I wrote recently about some things that everyone knows, and here are two more things that everyone knows:

  1. Our attentional commons is borked, it’s FUBAR; it’s not stunned or pining for the fjords, it has ceased to be, it is bereft of life, it is an ex-commons.
  2. The death of the attentional commons has had dramatic and sometimes tragic consequences for every individual’s store of attentiveness.

What I want to argue today is that the attentional commons cannot be rebuilt unless and until we rebuild private and local/communal spaces of attentiveness.”


“Spirituality Among Americans” – From Pew Research Center: “In recent decades, Americans have become less likely to identify with an organized religion.

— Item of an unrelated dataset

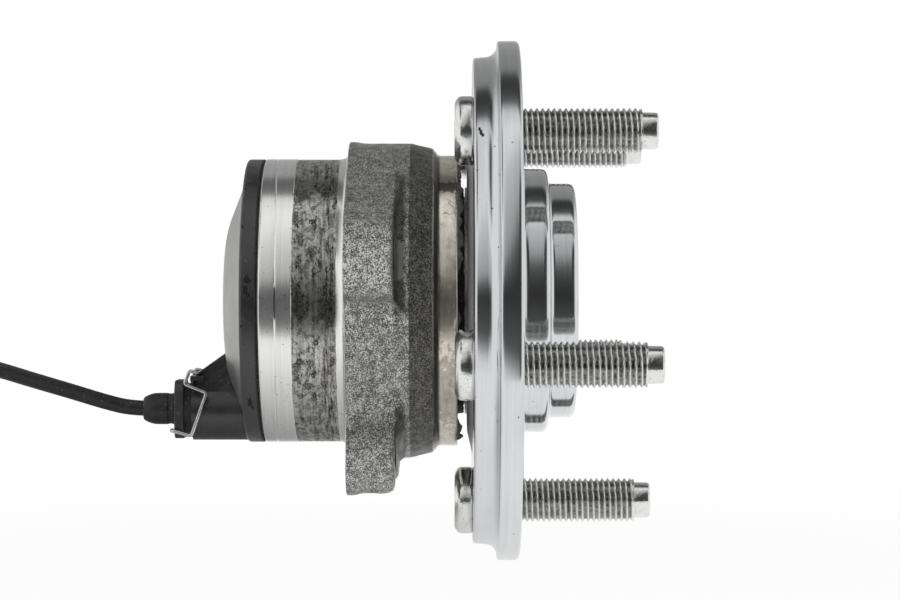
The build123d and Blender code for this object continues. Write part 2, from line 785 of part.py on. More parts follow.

Yet a new Pew Research Center survey shows that belief in spirits or a spiritual realm beyond this world is widespread, even among those who don’t consider themselves religious. The survey finds that: 

  • 83% of all U.S. adults believe people have a soul or spirit in addition to their physical body.
  • 81% say there is something spiritual beyond the natural world, even if we cannot see it.
  • 74% say there are some things that science cannot possibly explain.
  • 45% say they have had a sudden feeling of connection with something from beyond this world.
  • 38% say they have had a strong feeling that someone who has passed away was communicating with them from beyond this world.
  • 30% say they have personally encountered a spirit or unseen spiritual force.

Overall, 70% of U.S. adults can be considered “spiritual” in some way, because they think of themselves as spiritual people or say spirituality is very important in their lives.